Extract from the entries below, exactly as given, only the lines from the line containing "the whole machine" to the line containing "obj.matrix_parent_inverse = Matrix.Identity(4)", both lines included.

------------------------

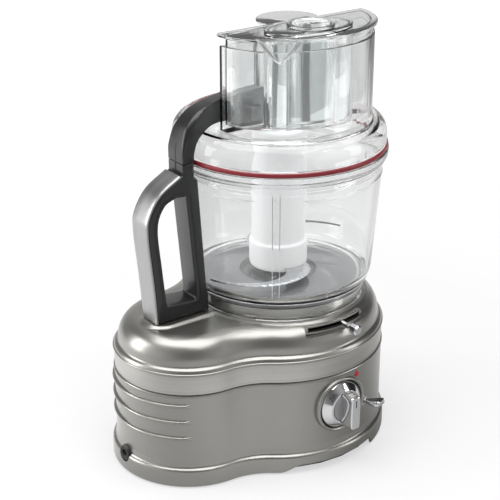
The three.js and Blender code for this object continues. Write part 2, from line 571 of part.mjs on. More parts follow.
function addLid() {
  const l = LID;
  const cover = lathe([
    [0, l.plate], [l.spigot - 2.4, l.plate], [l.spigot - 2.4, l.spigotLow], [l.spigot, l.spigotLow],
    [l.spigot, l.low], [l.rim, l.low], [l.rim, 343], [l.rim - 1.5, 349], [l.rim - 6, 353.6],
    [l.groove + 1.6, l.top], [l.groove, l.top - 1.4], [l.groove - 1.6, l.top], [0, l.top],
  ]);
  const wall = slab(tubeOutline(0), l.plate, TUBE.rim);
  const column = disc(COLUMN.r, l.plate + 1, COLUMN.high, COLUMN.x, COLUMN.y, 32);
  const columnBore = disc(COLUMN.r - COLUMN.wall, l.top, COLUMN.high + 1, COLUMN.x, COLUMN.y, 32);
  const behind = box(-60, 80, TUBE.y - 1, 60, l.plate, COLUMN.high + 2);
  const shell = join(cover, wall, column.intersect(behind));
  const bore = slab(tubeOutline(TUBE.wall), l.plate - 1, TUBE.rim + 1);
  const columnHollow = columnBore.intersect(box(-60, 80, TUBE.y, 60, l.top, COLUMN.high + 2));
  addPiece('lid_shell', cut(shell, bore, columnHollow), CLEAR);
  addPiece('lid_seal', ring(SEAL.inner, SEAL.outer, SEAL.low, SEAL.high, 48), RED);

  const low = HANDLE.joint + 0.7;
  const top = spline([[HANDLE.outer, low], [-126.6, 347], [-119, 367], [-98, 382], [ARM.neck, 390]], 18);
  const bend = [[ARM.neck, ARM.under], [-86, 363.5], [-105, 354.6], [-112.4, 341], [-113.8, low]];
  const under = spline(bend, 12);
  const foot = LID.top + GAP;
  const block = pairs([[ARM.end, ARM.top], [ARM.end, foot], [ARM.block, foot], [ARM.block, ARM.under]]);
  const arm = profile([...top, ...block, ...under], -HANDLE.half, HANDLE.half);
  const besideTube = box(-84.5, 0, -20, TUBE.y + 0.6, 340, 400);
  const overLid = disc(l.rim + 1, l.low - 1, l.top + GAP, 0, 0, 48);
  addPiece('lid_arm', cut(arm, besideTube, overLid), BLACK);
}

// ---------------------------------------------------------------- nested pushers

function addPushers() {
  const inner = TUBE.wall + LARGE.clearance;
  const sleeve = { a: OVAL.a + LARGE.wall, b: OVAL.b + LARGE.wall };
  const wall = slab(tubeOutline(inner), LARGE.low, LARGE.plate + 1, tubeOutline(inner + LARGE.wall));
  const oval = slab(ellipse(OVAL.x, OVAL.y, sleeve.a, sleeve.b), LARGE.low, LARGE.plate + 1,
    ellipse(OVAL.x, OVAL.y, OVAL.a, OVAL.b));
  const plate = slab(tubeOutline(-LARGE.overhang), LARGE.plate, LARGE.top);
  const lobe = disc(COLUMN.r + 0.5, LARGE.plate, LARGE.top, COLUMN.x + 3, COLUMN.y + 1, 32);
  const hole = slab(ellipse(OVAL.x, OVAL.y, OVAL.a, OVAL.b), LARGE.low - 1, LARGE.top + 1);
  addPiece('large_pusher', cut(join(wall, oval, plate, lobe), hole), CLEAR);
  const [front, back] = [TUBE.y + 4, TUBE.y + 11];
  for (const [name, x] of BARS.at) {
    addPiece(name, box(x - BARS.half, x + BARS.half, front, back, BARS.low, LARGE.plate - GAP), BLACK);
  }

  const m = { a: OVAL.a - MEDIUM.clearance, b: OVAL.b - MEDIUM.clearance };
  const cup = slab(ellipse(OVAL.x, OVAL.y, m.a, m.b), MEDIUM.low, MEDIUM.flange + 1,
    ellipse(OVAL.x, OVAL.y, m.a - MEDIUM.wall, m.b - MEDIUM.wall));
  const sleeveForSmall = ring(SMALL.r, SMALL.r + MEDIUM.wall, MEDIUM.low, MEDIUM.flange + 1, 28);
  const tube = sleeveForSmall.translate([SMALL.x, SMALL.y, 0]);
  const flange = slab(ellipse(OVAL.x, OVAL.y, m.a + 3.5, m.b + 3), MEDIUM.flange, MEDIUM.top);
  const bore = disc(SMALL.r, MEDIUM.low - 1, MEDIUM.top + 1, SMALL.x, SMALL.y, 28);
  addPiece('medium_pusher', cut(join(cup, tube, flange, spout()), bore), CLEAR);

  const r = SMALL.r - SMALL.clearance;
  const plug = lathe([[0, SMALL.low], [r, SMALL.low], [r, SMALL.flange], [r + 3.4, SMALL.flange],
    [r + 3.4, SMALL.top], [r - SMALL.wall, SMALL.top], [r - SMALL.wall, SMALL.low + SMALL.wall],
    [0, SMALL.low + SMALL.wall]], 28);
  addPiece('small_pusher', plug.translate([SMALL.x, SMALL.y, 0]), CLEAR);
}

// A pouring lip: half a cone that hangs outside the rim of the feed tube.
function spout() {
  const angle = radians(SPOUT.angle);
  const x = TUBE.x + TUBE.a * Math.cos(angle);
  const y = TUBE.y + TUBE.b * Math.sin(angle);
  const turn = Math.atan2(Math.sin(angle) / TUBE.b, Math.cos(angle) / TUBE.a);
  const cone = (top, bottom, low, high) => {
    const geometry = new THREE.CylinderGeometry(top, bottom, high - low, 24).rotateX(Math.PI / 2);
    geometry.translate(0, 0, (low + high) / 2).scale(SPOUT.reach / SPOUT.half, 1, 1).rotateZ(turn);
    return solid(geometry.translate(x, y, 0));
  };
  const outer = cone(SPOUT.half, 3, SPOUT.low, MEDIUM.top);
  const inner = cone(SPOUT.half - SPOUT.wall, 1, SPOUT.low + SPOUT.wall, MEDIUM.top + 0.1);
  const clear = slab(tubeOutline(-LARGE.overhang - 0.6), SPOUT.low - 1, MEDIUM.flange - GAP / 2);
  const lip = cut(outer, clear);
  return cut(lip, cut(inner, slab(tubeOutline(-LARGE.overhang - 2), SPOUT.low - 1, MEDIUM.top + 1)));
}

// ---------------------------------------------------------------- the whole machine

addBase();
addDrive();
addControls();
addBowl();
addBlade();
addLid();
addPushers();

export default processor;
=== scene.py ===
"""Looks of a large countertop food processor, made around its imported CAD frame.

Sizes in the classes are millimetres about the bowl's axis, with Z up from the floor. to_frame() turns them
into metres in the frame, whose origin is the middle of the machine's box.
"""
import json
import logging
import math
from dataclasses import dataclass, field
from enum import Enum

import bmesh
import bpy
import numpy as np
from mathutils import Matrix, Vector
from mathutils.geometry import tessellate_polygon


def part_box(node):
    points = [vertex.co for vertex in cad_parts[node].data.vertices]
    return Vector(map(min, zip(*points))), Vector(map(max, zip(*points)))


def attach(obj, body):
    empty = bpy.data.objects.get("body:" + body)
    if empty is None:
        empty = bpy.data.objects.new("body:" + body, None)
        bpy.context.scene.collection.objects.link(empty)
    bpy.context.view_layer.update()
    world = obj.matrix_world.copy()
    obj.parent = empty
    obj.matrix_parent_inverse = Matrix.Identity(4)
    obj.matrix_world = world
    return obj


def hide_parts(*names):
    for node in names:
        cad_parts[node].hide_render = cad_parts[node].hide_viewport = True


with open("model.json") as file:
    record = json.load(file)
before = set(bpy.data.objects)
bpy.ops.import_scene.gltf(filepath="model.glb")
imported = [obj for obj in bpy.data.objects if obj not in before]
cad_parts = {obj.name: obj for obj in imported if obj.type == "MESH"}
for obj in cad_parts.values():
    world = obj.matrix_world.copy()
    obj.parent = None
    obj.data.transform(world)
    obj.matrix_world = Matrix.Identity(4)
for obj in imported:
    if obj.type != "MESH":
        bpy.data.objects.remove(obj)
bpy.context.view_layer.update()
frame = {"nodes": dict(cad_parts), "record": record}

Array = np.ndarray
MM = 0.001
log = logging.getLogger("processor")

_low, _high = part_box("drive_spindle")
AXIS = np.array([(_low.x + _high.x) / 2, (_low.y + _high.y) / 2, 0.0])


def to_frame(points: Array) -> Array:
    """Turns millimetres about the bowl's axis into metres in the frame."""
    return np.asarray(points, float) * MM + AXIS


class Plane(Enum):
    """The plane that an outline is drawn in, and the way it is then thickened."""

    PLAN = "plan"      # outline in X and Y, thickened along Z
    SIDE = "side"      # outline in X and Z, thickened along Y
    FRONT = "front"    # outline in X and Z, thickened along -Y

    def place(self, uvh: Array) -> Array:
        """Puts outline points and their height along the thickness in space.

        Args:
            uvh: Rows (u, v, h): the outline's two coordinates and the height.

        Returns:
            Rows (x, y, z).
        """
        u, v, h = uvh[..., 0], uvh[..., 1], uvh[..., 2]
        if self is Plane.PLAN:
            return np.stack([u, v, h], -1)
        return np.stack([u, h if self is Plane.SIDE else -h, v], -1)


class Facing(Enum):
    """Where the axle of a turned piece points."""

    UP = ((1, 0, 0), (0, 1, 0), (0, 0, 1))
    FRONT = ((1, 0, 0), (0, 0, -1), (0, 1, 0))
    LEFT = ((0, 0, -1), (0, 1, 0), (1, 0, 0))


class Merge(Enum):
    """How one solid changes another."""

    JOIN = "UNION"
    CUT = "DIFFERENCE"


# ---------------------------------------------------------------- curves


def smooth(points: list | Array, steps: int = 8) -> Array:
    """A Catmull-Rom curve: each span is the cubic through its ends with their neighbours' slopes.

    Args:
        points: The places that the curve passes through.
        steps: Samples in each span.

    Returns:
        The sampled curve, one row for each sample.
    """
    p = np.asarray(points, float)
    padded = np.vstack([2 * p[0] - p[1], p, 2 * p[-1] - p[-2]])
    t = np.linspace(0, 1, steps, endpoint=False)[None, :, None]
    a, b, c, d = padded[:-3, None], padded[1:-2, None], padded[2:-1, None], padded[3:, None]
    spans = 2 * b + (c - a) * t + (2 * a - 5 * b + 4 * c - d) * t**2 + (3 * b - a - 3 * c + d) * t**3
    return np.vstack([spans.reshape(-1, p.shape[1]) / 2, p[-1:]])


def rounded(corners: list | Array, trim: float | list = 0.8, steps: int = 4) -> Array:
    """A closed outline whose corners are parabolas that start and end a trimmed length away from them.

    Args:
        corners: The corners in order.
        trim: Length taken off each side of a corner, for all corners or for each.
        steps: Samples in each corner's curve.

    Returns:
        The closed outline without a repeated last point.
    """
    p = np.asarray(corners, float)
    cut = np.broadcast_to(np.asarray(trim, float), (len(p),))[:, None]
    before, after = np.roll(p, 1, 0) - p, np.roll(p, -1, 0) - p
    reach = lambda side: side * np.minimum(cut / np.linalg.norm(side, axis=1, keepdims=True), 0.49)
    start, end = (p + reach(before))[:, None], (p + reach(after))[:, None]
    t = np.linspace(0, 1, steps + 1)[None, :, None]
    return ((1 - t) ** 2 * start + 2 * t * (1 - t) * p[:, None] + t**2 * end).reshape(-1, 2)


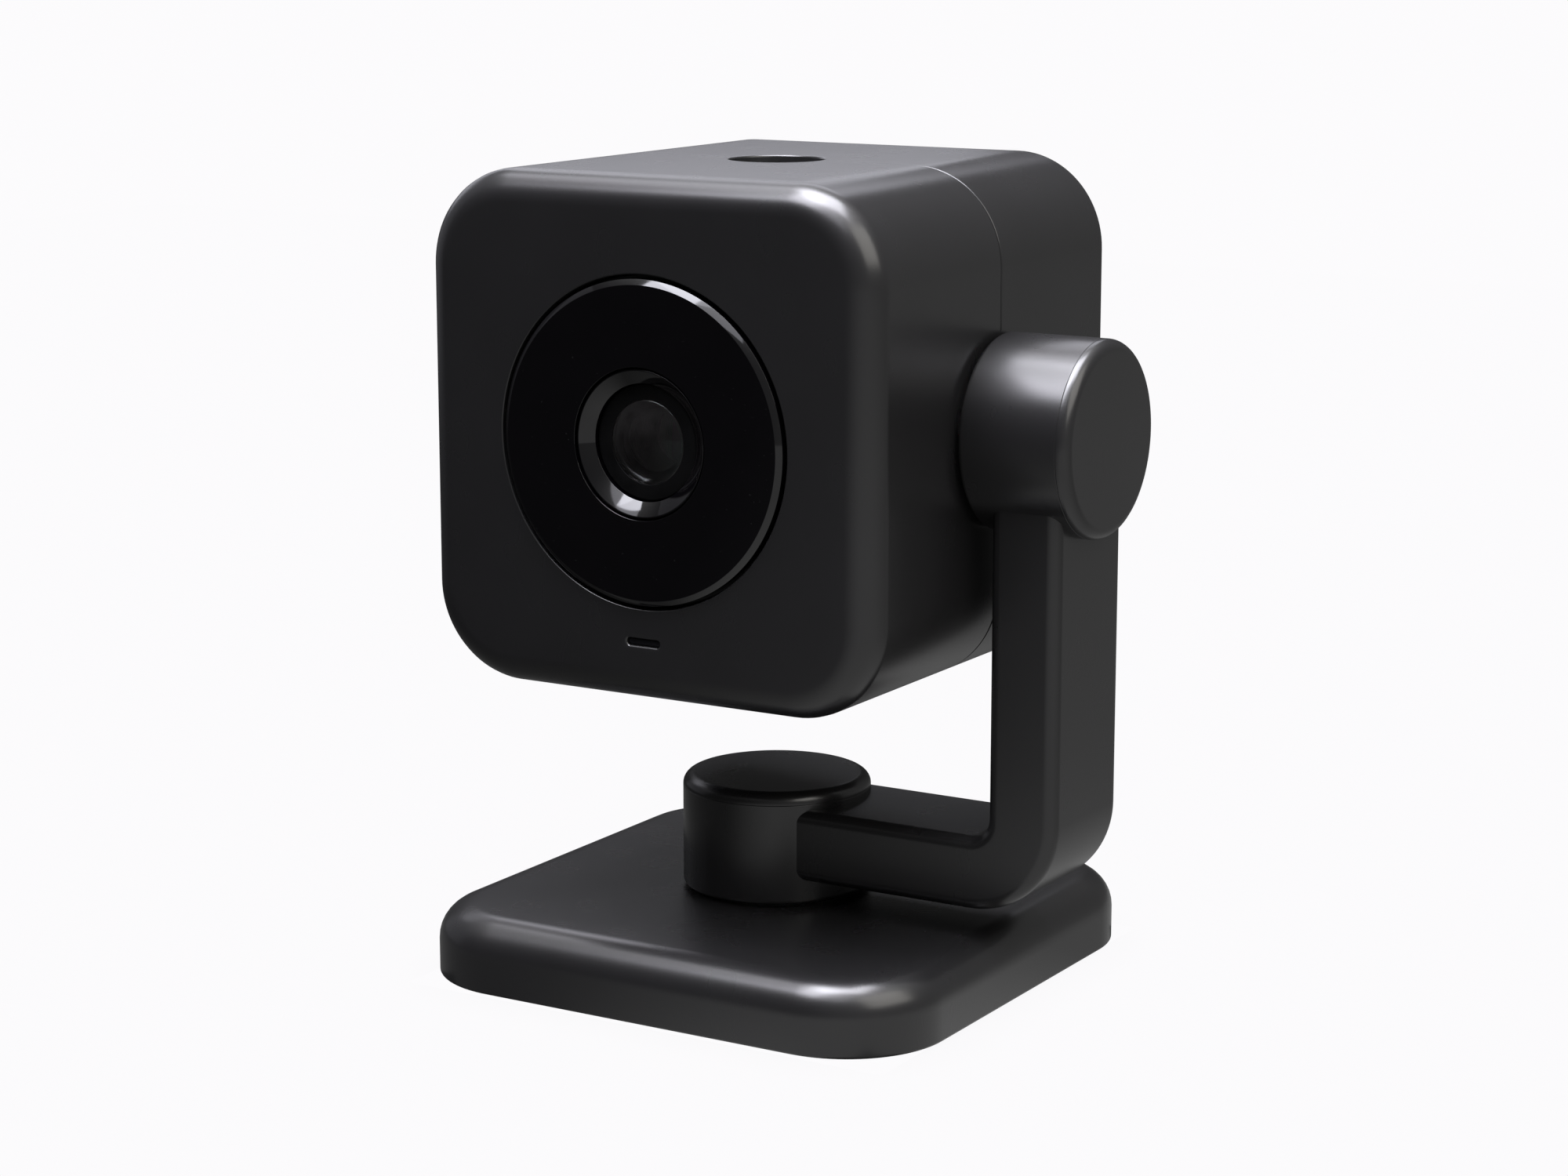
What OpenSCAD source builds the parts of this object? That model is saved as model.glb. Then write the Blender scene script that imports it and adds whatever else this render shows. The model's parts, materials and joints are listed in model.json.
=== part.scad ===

------------------------

Written answer:
// ---------------------------------------------------------------- the whole machine

addBase();
addDrive();
addControls();
addBowl();
addBlade();
addLid();
addPushers();

export default processor;
=== scene.py ===
"""Looks of a large countertop food processor, made around its imported CAD frame.

Sizes in the classes are millimetres about the bowl's axis, with Z up from the floor. to_frame() turns them
into metres in the frame, whose origin is the middle of the machine's box.
"""
import json
import logging
import math
from dataclasses import dataclass, field
from enum import Enum

import bmesh
import bpy
import numpy as np
from mathutils import Matrix, Vector
from mathutils.geometry import tessellate_polygon


def part_box(node):
    points = [vertex.co for vertex in cad_parts[node].data.vertices]
    return Vector(map(min, zip(*points))), Vector(map(max, zip(*points)))


def attach(obj, body):
    empty = bpy.data.objects.get("body:" + body)
    if empty is None:
        empty = bpy.data.objects.new("body:" + body, None)
        bpy.context.scene.collection.objects.link(empty)
    bpy.context.view_layer.update()
    world = obj.matrix_world.copy()
    obj.parent = empty
    obj.matrix_parent_inverse = Matrix.Identity(4)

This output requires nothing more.